I’m a lucky guy, I travel six months of the year. Up until Covid, the last 12 years I've been going to Japan four times a year. I've managed to get everywhere – New York, LA. I go everywhere in Japan to meet everybody I love, all the people. The inspiration I get from going – one minute, I'm in Moscow, next minute in Los Angeles, next minute I'm in Tokyo, then I'm in Byron Bay in Australia. I mean the amount of inspiration I get from skateboards or surfboards, it's just incredible. And I meet so many interesting people, so I'm a very lucky guy. And even more lucky, even though we've had the covid, I decided, well, I wasn't going to get Covid. I'm a great believer in just keeping going with the same way I do. Travelling a lot, exercise a lot, going outside a lot.

What do you personally like to collect, not for the business?

I don't collect anything for me. You can't draw a line on me – my business and my hobby, what I collect and what I like are all in one big family. So, everything about me is about my business. All the inspiration is about the business, and my lifestyle is actually the way I live. It's all joined into one. If anybody does need any advice, and I'm sure there is a few people, is do what you love doing. And then it's not like a job, it's just a hobby. So I've got a wonderful hobby and everything's related to make it one big business.

Describe your daily routine, what certain things do you do?

My daily routine is starting off with exercise. You have to understand until I was 60, I was about 16 and a half stone. I'm now 73 and I'm 12 stone. But that took a lot to get off – three and a half, nearly four stone off my body took a lot of doing. So I decided when I was 60, when I was really travelling so much that I was going to drop down and get myself sorted. So I did, got rid of the weight. I started training with ping pong first. Then I went from ping pong to cross-training with medicine balls, and boxing. Then I took up tennis in a big way. So between my medicine ball training, ping pong and tennis, and I bought two fat bikes – that's what I do every morning. Every morning I do something, and I eat carefully. I do have a few drinks now and then, but I try to look after myself. I try to behave myself and look after myself. I really want to work till I drop dead. I don't want to drop dead at 73. I'd like to work at least another 10 years, the same rate.

Do you have a favourite food?

Favourite food? Well, got to say I love raw fish. I'd say that's probably it, because I've been to Japan 50 or 60 times, so obviously love raw fish. I love Korean barbecue – it's fantastic.

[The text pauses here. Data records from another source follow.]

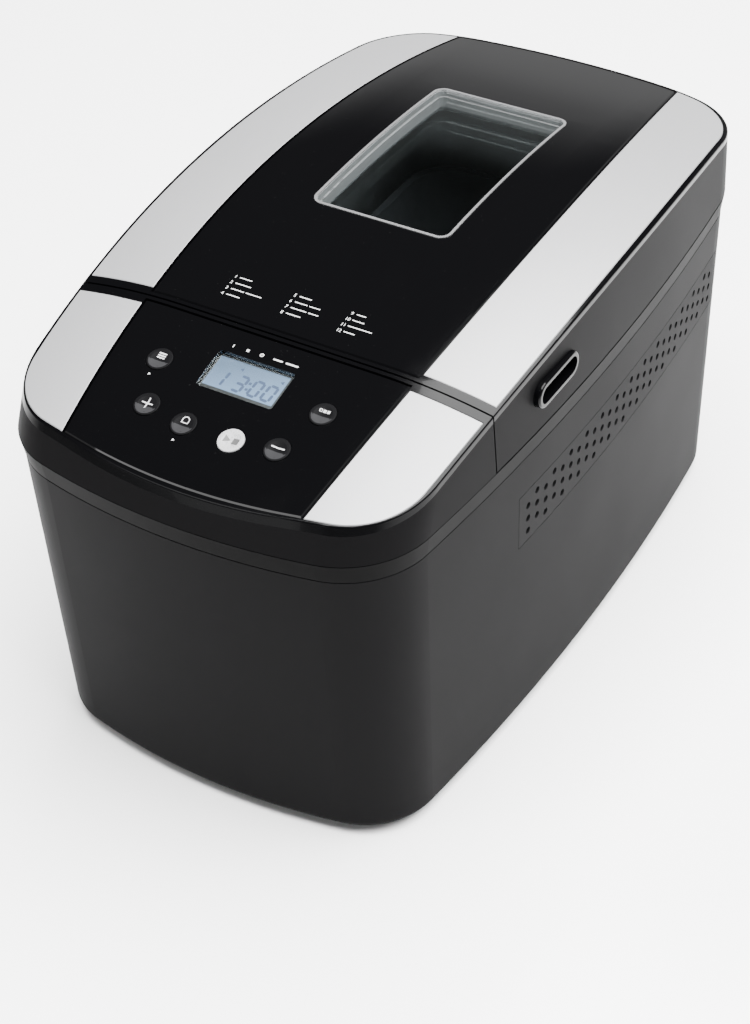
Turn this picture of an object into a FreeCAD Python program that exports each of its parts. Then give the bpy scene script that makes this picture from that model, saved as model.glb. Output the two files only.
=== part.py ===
"""Horizontal two-paddle bread machine, in millimetres.

+X is the right side seen from the control panel, -Y is the front, +Z is up.
The origin is the middle of the footprint, on the surface that the feet stand on.
"""
import FreeCAD, Part
import math
import os

from FreeCAD import Vector as V

# ---- overall sizes -------------------------------------------------------
LENGTH = 427.0            # front to rear, at the trim band, without the hinge
WIDTH = 256.0             # side to side, at the trim band
BODY_TOP = 183.0          # top edge of the lower housing
TRIM_HEIGHT = 11.5        # sloping band between housing and lid
CROWN_PEAK = 249.5        # highest line of the lid
CONTROL_LENGTH = 108.0    # front end that carries the controls

# ---- plan shape ----------------------------------------------------------
SIDE_BOW = 15.0
END_BOW = 22.0
CORNER_RADIUS = 49.0
LEAN_CORNER = 40.0        # corner radius at the height where the lean is given
TRIM_INSET = 1.8          # how far the housing lies inside the trim's top edge
BASE_INSET = 6.0          # the same at the bottom of the housing
REAR_DRAFT = 7.5          # how much more the rear wall comes in at the bottom
WALL = 3.0

# ---- crowned top ---------------------------------------------------------
CROWN_RADIUS = 788.0      # lengthwise arch
CROWN_PEAK_BACK = 147.0   # highest line, behind the split
CROWN_FLAT = 60.0         # half-width of the flat middle
CROWN_SIDE_RADIUS = 318.0
CROWN_LOFT = 65.0         # height over which the skirt's lean is given
FRONT_LEAN = 34.0
REAR_LEAN = 5.0
SIDE_LEAN = 0.4
RIM_FILLET = 1.4
SPLIT_GAP = 1.0           # between control end and lid
LID_GAP = 0.6             # between lid skirt and trim band

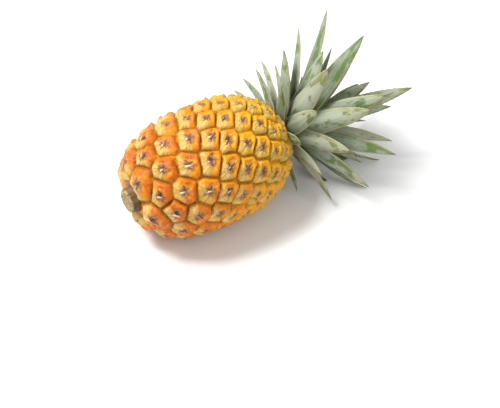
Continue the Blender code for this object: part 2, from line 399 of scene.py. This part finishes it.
GROOVE_BROWN = (0.29, 0.075, 0.004, 1)
GROOVE_OLIVE = (0.34, 0.185, 0.005, 1)
GOLD = (0.80, 0.335, 0.004, 1)
ORANGE = (0.74, 0.190, 0.002, 1)
RUST = (0.50, 0.072, 0.003, 1)
LEMON = (0.82, 0.47, 0.008, 1)
BRACT_CREAM = (0.84, 0.56, 0.21, 1)
BRACT_KHAKI = (0.56, 0.35, 0.035, 1)
BRACT_GREEN = (0.36, 0.29, 0.028, 1)
SCAR_PINK = (0.56, 0.28, 0.15, 1)
# dark brown of the scar's streaks and the specks, also used as painted shade in the creases
SCAR_SPECK_AND_CREASE_SHADE_BROWN = (0.055, 0.015, 0.008, 1)
# pale colour of the painted highlights on the rind
PAINTED_HIGHLIGHT_PALE = (0.90, 0.66, 0.30, 1)

rind, rind_shader, rind_bump, start = new_material("rind_wax", 0.40, 0.9, 0.0012)
place = start.place()
ray = start.attribute("ray", "Vector")
boss = start.attribute("boss")
bract = start.attribute("bract")
rim = start.attribute("rim")
heart = start.attribute("heart")
crease = start.attribute("crease")
tone = start.attribute("tone")
axis = start.node("SeparateXYZ", {}, {0: place}, "X")
to_crown = axis.eased(-0.070, 0.075)
cloud = start.noise(place, 60, 4)
blotch = start.noise(place, 170, 5)
grain = start.noise(place, 520, 6)
fine = start.noise(place, 1700, 4)
streak = start.noise(ray, 5.0, 4)
hair = start.noise(ray, 19, 3)
redness = rim * 0.45 + (1 - to_crown) * 0.50 + tone * 0.25 + blotch * 1.1 + cloud * 0.5
redness = (redness - 1.02).eased(0.0, 0.75)
flesh = redness.mix(GOLD, ORANGE)
rusty = (blotch + (1 - to_crown) * 0.34 + rim * 0.16 + (grain - 0.5) * 0.5).eased(0.76, 1.08)
flesh = (rusty * 0.8).mix(flesh, RUST)
lemony = (to_crown * 0.50 + (1 - rim) * 0.15 + cloud * 0.5 + grain * 0.4 - 0.35).eased(0.25, 0.85)
flesh = (lemony * 0.6).mix(flesh, LEMON)
bract_skin = (streak * 1.3 + cloud * 0.4 - 0.2).eased(0.42, 0.95).mix(BRACT_CREAM, BRACT_KHAKI)
bract_skin = ((to_crown + blotch - 0.35).eased(0.5, 1.2) * 0.45).mix(bract_skin, BRACT_GREEN)
bract_skin = (hair.eased(0.52, 0.68) * 0.65).mix(bract_skin, GROOVE_OLIVE)
fibrous = (bract * 0.95 + (streak - 0.5) * 1.8 + (blotch - 0.5) * 1.5).eased(0.0, 1.05)
skin = fibrous.mix(flesh, bract_skin)
scar = (heart * (1.45 - to_crown * 0.35) + (streak - 0.5) * 1.8 + (blotch - 0.5) * 1.2).eased(0.22, 1.0)
skin = (scar * 0.85).mix(skin, SCAR_PINK)
# partly painted shade: the creases of each eye are darkened as if shade lay in them, on top of the scar's own
# dark streaks
dark = heart * hair.eased(0.44, 0.62) * 1.05 + crease * 0.60 + (streak - 0.5) * heart * 1.5
dark = dark.eased(0.25, 0.85)
skin = (dark * 0.82).mix(skin, SCAR_SPECK_AND_CREASE_SHADE_BROWN)
speckle = (fine + (grain - 0.5) * 0.8).eased(0.62, 0.74)
skin = (speckle * 0.55).mix(skin, SCAR_SPECK_AND_CREASE_SHADE_BROWN)
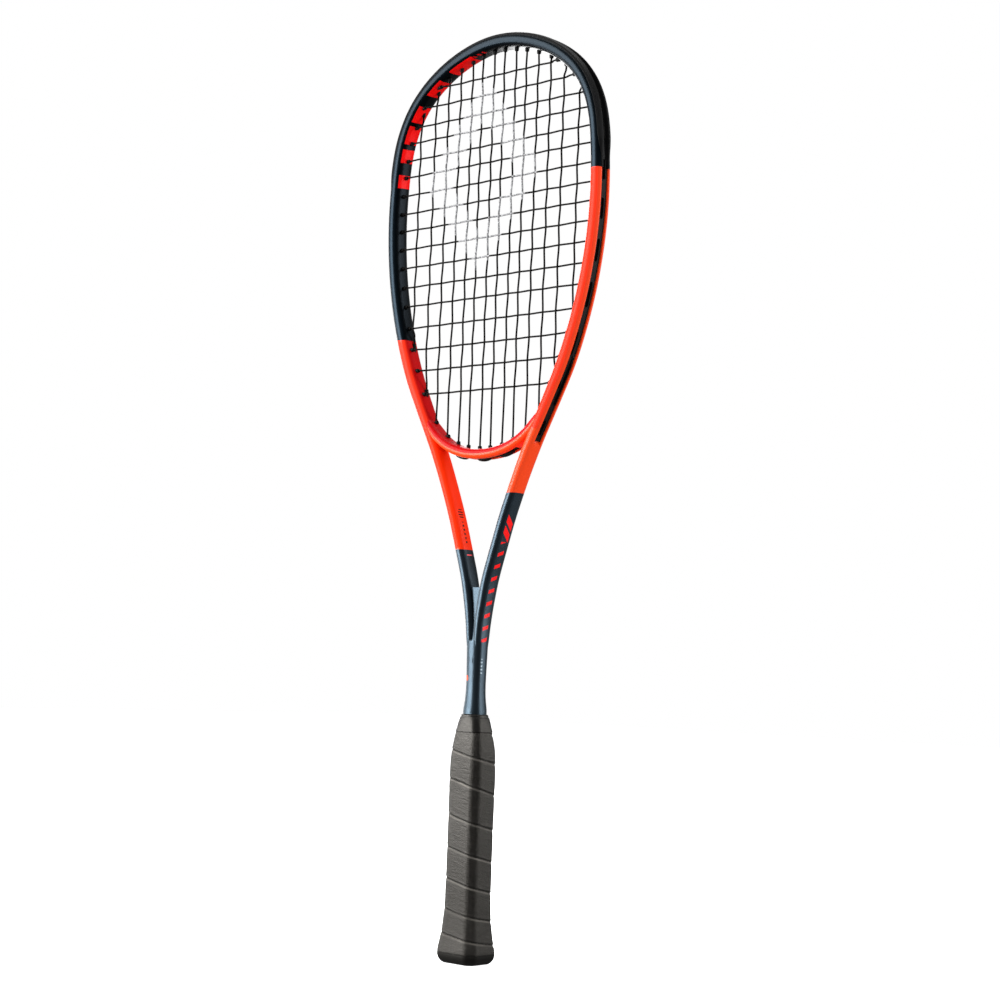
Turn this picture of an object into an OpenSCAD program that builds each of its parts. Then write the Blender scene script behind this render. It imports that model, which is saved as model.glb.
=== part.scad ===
// Squash racket: hollow carbon hairpin frame with a bridged throat, 14 x 17 string bed,
// bumper and grommet strips, padded octagonal handle with a wound grip and a rubber collar.
// Origin: centre of the flat bottom of the butt cap. +Z runs up the handle to the tip of the
// head, the string bed lies in the XZ plane, and the front face looks toward -Y.

/* [Frame] */
// Wall thickness of the hollow frame tube
wall = 1.2; // [1.0:0.1:1.3]
// Depth of the groove round the outside of the head
groove_d = 1.6; // [1.5:0.05:1.7]
// Half width of that groove
groove_w = 3.7; // [3.6:0.1:3.9]
// Half width of the shaft across the face
shaft_x = 6.3; // [6.1:0.1:6.5]
// Half depth of the shaft
shaft_y = 6.5; // [6.3:0.1:6.7]

/* [Strings] */
// String diameter
string_d = 1.25; // [1.1:0.05:1.3]
// How far each string is bent aside at a crossing
weave = 0.69; // [0.69:0.01:0.75]
// Outside diameter of the grommet barrels
barrel_d = 3.1; // [2.9:0.1:3.2]
// Inside diameter of the grommet barrels
barrel_bore = 2.0; // [1.9:0.1:2.1]
// How far the barrels stand out inside the head
barrel_out = 2.2; // [1.5:0.1:2.5]

/* [Head guard] */
// How far the bumper stands out from the frame
bumper_t = 1.2; // [0.8:0.1:1.4]
// Height above the butt at which the bumper ends
bumper_end = 568; // [560:1:574]

/* [Handle] */
// Width of the gripped handle across the face
grip_w = 30; // [29.5:0.1:30.5]
// Depth of the gripped handle
grip_h = 25; // [24.5:0.1:25.5]
// Thickness of the grip band
grip_t = 1.8; // [1.6:0.1:2.0]
// Rise of the grip band for each turn
grip_pitch = 23; // [22:0.5:25]
// Gap that shows as the seam between turns
grip_seam = 0.5; // [0.4:0.1:0.8]
// Height of the exposed foot of the butt cap
cap_foot = 8; // [7:0.5:9]

/* [Collar] */
// Height at which the rubber collar rests
collar_z = 165.5; // [165.5:0.1:166.5]
// Height of the collar
collar_h = 15; // [14:0.5:16]
// How far the collar has been rolled up the shaft
collar_lift = 0; // [0:1:35]

/* [Hidden] */

navy = [0.10, 0.13, 0.16];
flame = [0.95, 0.16, 0.06];
black = [0.07, 0.07, 0.07];
rubber = [0.13, 0.12, 0.11];
foam = [0.55, 0.50, 0.42];
steel = [0.70, 0.71, 0.73];
gut = [0.05, 0.05, 0.05];

sr = string_d / 2;
floor_t = 0.8;            // thickness of the grommet strip under the strings
groove_end = 377;         // height at which the side grooves end on the legs
stagger = 1.75;           // sideways shift of the holes that would otherwise meet at a corner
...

As far as British food is concerned, I like a traditional Sunday lunch I think. But I like foreign food. That's one of the reasons why I love travelling, because I love foreign people and I love foreign food.

And finally, what are you working on at the moment?

I'm working on a Spring ‘24 now. I've got many projects in the pipeline, I can't really discuss them in advance. Collaborations are very important to our business, we've completed successful ones with Vans Vault, and with Caterpillar. We've got a couple of new ones coming up. But I think we've done something like 32 collaborations now over the last 30 years, worked with most brands. Obviously the Cabourn brand comes first. But again, the Cabourn brand and the collaborations, it's one big pile of information that I take in and it's amazing to take all this information in and be able to do six or seven jobs at once. You couldn't do this without living your life as your business.